▶ _Exercise brief_
Search the data for the string "axis" and extract every line where it appears.

▶ _Input records_
## Start

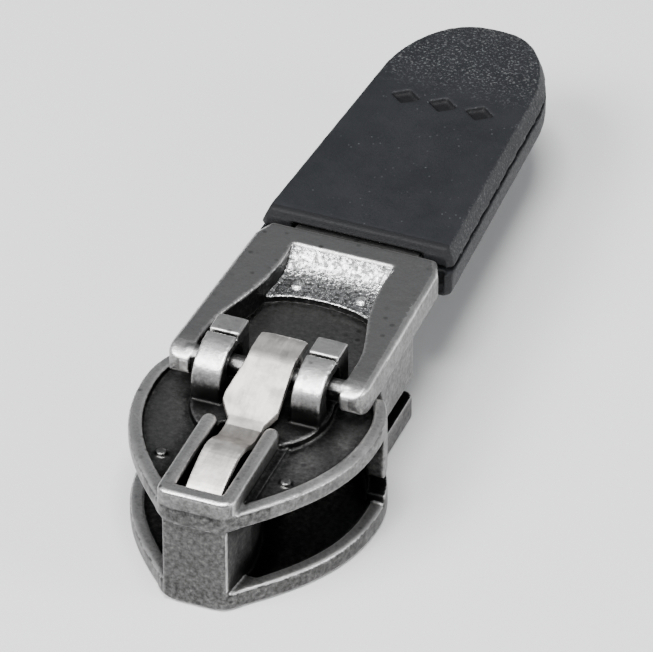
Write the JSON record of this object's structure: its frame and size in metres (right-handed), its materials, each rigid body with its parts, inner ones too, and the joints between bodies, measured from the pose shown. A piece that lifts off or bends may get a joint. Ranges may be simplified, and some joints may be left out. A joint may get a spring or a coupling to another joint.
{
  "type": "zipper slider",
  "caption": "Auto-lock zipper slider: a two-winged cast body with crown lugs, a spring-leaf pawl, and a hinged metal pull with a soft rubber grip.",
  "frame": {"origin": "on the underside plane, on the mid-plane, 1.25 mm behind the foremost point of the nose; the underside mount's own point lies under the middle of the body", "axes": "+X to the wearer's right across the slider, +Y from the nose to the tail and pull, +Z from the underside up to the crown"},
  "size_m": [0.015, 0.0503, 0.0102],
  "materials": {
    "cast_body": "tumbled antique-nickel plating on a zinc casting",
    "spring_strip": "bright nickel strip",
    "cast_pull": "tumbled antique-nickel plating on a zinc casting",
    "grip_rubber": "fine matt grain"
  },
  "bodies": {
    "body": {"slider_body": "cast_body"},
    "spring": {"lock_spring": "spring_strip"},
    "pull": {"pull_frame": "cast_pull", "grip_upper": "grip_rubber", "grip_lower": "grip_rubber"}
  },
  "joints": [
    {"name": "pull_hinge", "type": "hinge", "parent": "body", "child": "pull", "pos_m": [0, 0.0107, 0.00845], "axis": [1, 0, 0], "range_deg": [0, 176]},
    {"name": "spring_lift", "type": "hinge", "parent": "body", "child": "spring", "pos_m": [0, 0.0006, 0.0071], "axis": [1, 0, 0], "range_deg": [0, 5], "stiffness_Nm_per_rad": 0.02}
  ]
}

## End
## Start

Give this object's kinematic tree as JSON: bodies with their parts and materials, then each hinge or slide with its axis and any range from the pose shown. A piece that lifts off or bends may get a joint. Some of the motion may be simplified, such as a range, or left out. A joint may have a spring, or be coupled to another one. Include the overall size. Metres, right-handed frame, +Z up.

## End
## Start

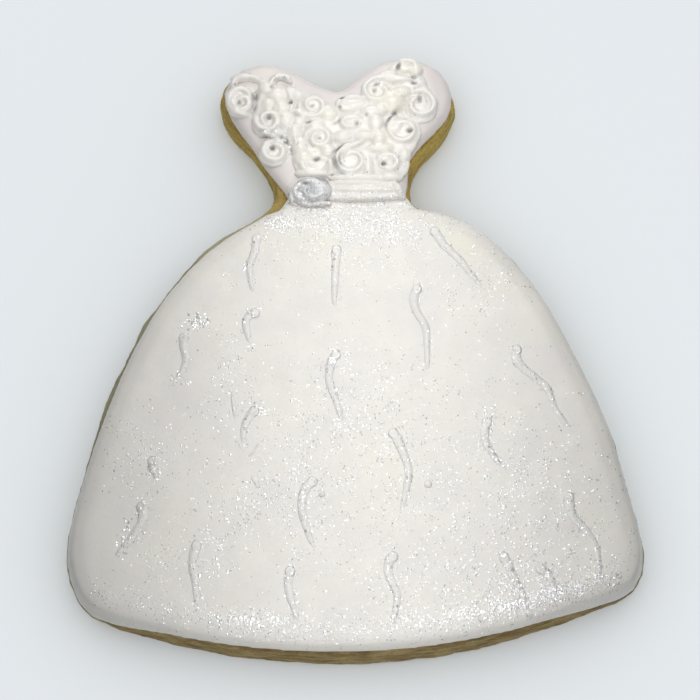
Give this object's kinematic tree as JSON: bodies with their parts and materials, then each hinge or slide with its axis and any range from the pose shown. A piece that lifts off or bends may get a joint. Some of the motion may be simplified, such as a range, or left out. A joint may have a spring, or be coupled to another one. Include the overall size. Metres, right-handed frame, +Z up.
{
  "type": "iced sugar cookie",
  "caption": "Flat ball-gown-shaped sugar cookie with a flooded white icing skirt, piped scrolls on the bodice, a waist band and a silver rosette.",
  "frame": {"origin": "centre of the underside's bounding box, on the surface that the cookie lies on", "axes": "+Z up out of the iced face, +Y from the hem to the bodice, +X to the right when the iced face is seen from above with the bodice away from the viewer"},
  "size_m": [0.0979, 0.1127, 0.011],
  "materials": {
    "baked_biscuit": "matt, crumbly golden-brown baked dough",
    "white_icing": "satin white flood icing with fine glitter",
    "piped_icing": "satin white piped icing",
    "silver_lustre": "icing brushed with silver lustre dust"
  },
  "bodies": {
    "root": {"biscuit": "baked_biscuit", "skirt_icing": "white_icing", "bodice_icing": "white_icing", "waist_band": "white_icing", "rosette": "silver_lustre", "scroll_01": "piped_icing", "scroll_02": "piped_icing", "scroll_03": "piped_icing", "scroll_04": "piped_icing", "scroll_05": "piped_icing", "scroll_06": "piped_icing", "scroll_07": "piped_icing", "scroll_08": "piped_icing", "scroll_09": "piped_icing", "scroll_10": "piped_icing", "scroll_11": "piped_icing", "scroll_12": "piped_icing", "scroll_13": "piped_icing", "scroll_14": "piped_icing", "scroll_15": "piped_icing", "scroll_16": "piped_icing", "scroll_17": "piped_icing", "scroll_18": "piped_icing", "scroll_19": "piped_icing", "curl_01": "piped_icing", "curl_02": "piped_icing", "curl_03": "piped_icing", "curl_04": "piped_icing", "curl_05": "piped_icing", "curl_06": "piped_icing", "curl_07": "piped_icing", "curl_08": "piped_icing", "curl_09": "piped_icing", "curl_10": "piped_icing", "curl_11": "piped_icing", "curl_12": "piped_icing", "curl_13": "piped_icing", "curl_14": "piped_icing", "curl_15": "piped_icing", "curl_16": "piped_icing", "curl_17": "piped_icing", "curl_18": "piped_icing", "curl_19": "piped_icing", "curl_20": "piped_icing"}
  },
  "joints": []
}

## End

▶ _Exercise answer_
    {"name": "pull_hinge", "type": "hinge", "parent": "body", "child": "pull", "pos_m": [0, 0.0107, 0.00845], "axis": [1, 0, 0], "range_deg": [0, 176]},
    {"name": "spring_lift", "type": "hinge", "parent": "body", "child": "spring", "pos_m": [0, 0.0006, 0.0071], "axis": [1, 0, 0], "range_deg": [0, 5], "stiffness_Nm_per_rad": 0.02}
Give this object's kinematic tree as JSON: bodies with their parts and materials, then each hinge or slide with its axis and any range from the pose shown. A piece that lifts off or bends may get a joint. Some of the motion may be simplified, such as a range, or left out. A joint may have a spring, or be coupled to another one. Include the overall size. Metres, right-handed frame, +Z up.
Give this object's kinematic tree as JSON: bodies with their parts and materials, then each hinge or slide with its axis and any range from the pose shown. A piece that lifts off or bends may get a joint. Some of the motion may be simplified, such as a range, or left out. A joint may have a spring, or be coupled to another one. Include the overall size. Metres, right-handed frame, +Z up.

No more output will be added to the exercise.